Depois que casou ficou mais quieto. Arriscaria até a dizer, família mesmo. Mas o casamento durou o tempo que tinha de durar e, hoje, divorciado ele não esquenta a cabeça.

Em Salvador, estávamos ele e eu vendo televisão quando o telefone tocou. Era uma namorada que uma sexta sim a outra também tinha uma desculpa para não se encontrarem. Ela trabalhava muito e tinha como foco a carreira de advogada. Já ele, piloto de avião, procurava descansar ao máximo quando estava de folga, como era o caso.

Naquela sexta, particularmente, eles já tinham combinado, desde cedo, de sair não sei pra onde. Apesar de discreto, ele também deixou escapar que estava de saco cheio das desculpas de trabalho da “vítima”. Pensei comigo: a cobra vai fumar se ela vier com algum papinho de que não dá para sair.

Mesmo depois de comentar que ela iria dar um cano, ele não demonstrava preocupação. Jantamos, ele tomou banho e se vestia para sair quando o telefone tocou. Iiih! Ia ser agora. Se fosse ela, já estava vendo a cena: discussão no telefone, chateação, ele ficaria aborrecido e depois um dos dois ligaria novamente. Enfim, aquela aporrinhação de casal.

E era ela mesma. Com o telefone no ouvido, ele ainda sem camisa andava pela casa procurando alguma coisa. Só dizia sim, tá, ok, depois a gente se fala... Fiquei esperando algum piti bem dramático, mais comum entre a minha raça, digo, a feminina. Achei que viesse algum discurso do tipo: chega, vou terminar, essa palhaçada acabou, vou arranjar outra, vou ligar para não sei quem, vou fazer e acontecer blábláblá...

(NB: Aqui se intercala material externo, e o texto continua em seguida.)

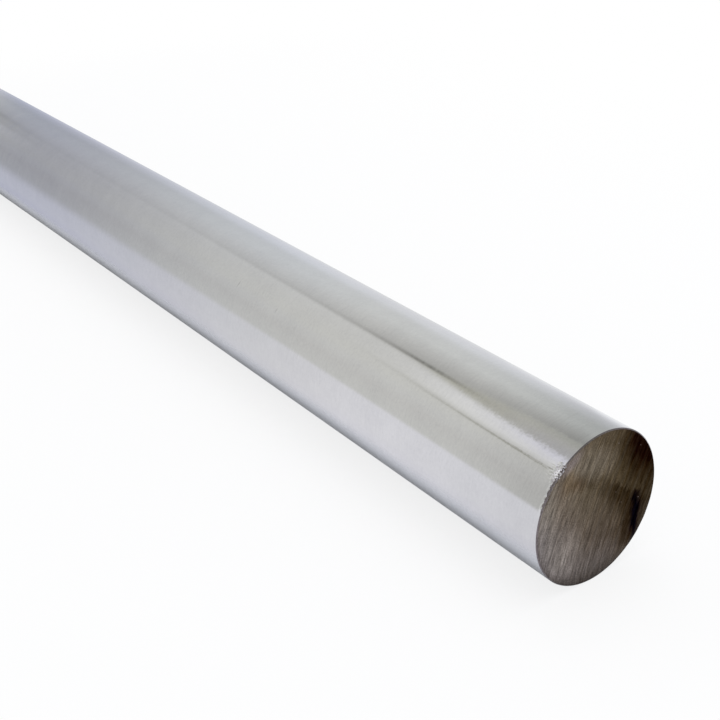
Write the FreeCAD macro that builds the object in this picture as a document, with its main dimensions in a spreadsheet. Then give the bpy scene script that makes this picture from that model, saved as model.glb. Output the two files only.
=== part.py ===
import FreeCAD, Part
import os
import Sketcher

# A ground steel shaft for linear bearings: one solid round bar, sawn to its stock length.
# Millimetres. The bar lies along X with its axis on the X axis and the origin half way along,
# +Z is up, and the sawn end that the viewer sees is the +X end.

doc = FreeCAD.newDocument("LinearShaft")

# Driving sizes, each written once: alias, value in millimetres, what it measures.
size_rows = [
    ("shaft_diameter", 25.0, "ground outside diameter, nominal size of an h6 shaft"),
    ("shaft_length", 300.0, "from one sawn end face to the other"),
    ("edge_break", 0.15, "leg of the 45 degree break that takes the saw burr off each rim"),
]

sizes = doc.addObject("Spreadsheet::Sheet", "Sizes")
for row, (alias, value, meaning) in enumerate(size_rows, start=1):
    sizes.set("A%d" % row, meaning)
    sizes.set("B%d" % row, str(value))
    sizes.setAlias("B%d" % row, alias)
doc.recompute()


def origin_plane(body, role):
    """The plane of the body's own origin that has this role."""
    for feature in body.Origin.OriginFeatures:
        if feature.Role == role:
            return feature
    raise ValueError("no origin plane " + role)


body = doc.addObject("PartDesign::Body", "Shaft")
body.Label = "shaft"

# Round section across the axis, centred on the origin of the YZ plane.
section = body.newObject("Sketcher::SketchObject", "RoundSection")
section.AttachmentSupport = [(origin_plane(body, "YZ_Plane"), "")]
section.MapMode = "FlatFace"
start_radius = sizes.shaft_diameter / 2
outline = Part.Circle(FreeCAD.Vector(0, 0, 0), FreeCAD.Vector(0, 0, 1), start_radius)
circle = section.addGeometry(outline, False)
section.addConstraint(Sketcher.Constraint("Coincident", circle, 3, -1, 1))
across = section.addConstraint(Sketcher.Constraint("Diameter", circle, 2 * start_radius))
section.renameConstraint(across, "Across")
section.setExpression("Constraints.Across", "Sizes.shaft_diameter")

# The bar, the same distance to either side of the section.
bar = body.newObject("PartDesign::Pad", "RoundBar")
bar.Profile = section
bar.Midplane = True
bar.setExpression("Length", "Sizes.shaft_length")
section.Visibility = False
doc.recompute()

# The break on both rims: every closed circular edge of the bar is the rim of a sawn end.
rims = ["Edge%d" % number for number, edge in enumerate(bar.Shape.Edges, start=1)
        if isinstance(edge.Curve, Part.Circle) and edge.isClosed()]
broken_edges = body.newObject("PartDesign::Chamfer", "EdgeBreak")
broken_edges.Base = (bar, rims)
broken_edges.ChamferType = "Equal distance"
broken_edges.setExpression("Size", "Sizes.edge_break")

body.Tip = broken_edges
body.Placement = FreeCAD.Placement(FreeCAD.Vector(0, 0, 0), FreeCAD.Rotation())
doc.recompute()

# Nothing is written unless every feature built and the solid is sound.
for item in doc.Objects:
    if "Invalid" in item.State or "Error" in item.State:
        raise RuntimeError("%s failed: %s" % (item.Name, item.State))
shape = body.Shape
if shape.isNull() or not shape.isValid() or len(shape.Solids) != 1:
    raise RuntimeError("the shaft is not one valid solid")
if len(rims) != 2 or shape.Volume >= bar.Shape.Volume:
    raise RuntimeError("the rims of the two ends were not broken")

os.makedirs("parts", exist_ok=True)
shape.exportStep(os.path.join("parts", body.Label + ".step"))
print("shaft: %.1f cubic mm, box %s" % (shape.Volume, shape.BoundBox))
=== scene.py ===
import math

import bpy
import numpy as np
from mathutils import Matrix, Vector


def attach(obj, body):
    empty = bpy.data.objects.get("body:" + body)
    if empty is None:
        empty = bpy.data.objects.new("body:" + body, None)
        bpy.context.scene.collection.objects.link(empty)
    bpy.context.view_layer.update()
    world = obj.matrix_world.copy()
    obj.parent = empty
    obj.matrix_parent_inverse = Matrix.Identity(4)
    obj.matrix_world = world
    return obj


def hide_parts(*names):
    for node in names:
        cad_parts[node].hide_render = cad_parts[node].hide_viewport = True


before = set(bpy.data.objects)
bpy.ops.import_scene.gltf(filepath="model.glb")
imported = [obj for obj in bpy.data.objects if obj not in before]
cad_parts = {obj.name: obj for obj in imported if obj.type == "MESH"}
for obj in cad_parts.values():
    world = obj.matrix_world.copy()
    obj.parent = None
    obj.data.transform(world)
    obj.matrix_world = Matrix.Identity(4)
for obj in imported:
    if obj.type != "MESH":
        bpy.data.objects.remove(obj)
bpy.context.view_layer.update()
print("frame loaded:", sorted(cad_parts))


def hexToLinear(code):
    # sRGB hex to the linear colour that sockets take
    parts = [int(code[i:i + 2], 16) / 255 for i in (1, 3, 5)]
    return tuple(p / 12.92 if p <= 0.04045 else ((p + 0.055) / 1.055) ** 2.4 for p in parts) + (1.0,)


def addNode(tree, kind, settings, sockets):
    # adds one node; a socket takes a number, a colour, a node (its first live output) or one of a node's
    # outputs
    node = tree.nodes.new(kind)
    for name, value in settings.items():
        setattr(node, name, value)
    for key, value in sockets.items():
        if isinstance(value, bpy.types.Node):
            value = next(output for output in value.outputs if output.enabled)
        if isinstance(value, bpy.types.NodeSocket):
            tree.links.new(value, node.inputs[key])
        else:
            node.inputs[key].default_value = value
    return node


def setRamp(node, stops):
    # puts (place, colour) pairs on a colour ramp
    band = node.color_ramp
    while len(band.elements) < len(stops):
        band.elements.new(0.5)
    for element, (at, colour) in zip(band.elements, stops):
        element.position, element.color = at, (*colour, 1.0)


def newMaterial(name):
    material = bpy.data.materials.new(name)
    material.use_nodes = True
    material.node_tree.nodes.clear()
    return material, material.node_tree


def insideSpot(tree, place, centre, turn, half, edge, amount):
    # a soft oval spot: how far out a point lies in the spot's own half sizes, taken from edge[0], where the
    # spot starts, to edge[1], where it has its full amount
    at = addNode(tree, "ShaderNodeMapping", {"vector_type": "TEXTURE"}, {
        "Vector": place, "Location": centre, "Rotation": (math.radians(turn), 0, 0), "Scale": half})
    out = addNode(tree, "ShaderNodeVectorMath", {"operation": "LENGTH"}, {0: at})
    return addNode(tree, "ShaderNodeMapRange", {}, {"Value": out, 1: edge[0], 2: edge[1], 4: amount})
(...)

Mas que nada. Ele achou a camisa que queria e a vestia ao mesmo tempo em que procurava o celular. Discou um pin, pin, pin, pon, pen, pon, pin e na seqüência mandou essa: “Alô, Ribamar, sou eu, tô on-line”. E com o amigo e certamente outros saiu; voltou depois das quatro da manhã e passou um sábado sem nenhum sinal de aborrecimento. Na folga da sexta seguinte, sequer esperou marcar nada. Uma engenheira já o esperava para curtirem o fim de semana juntos.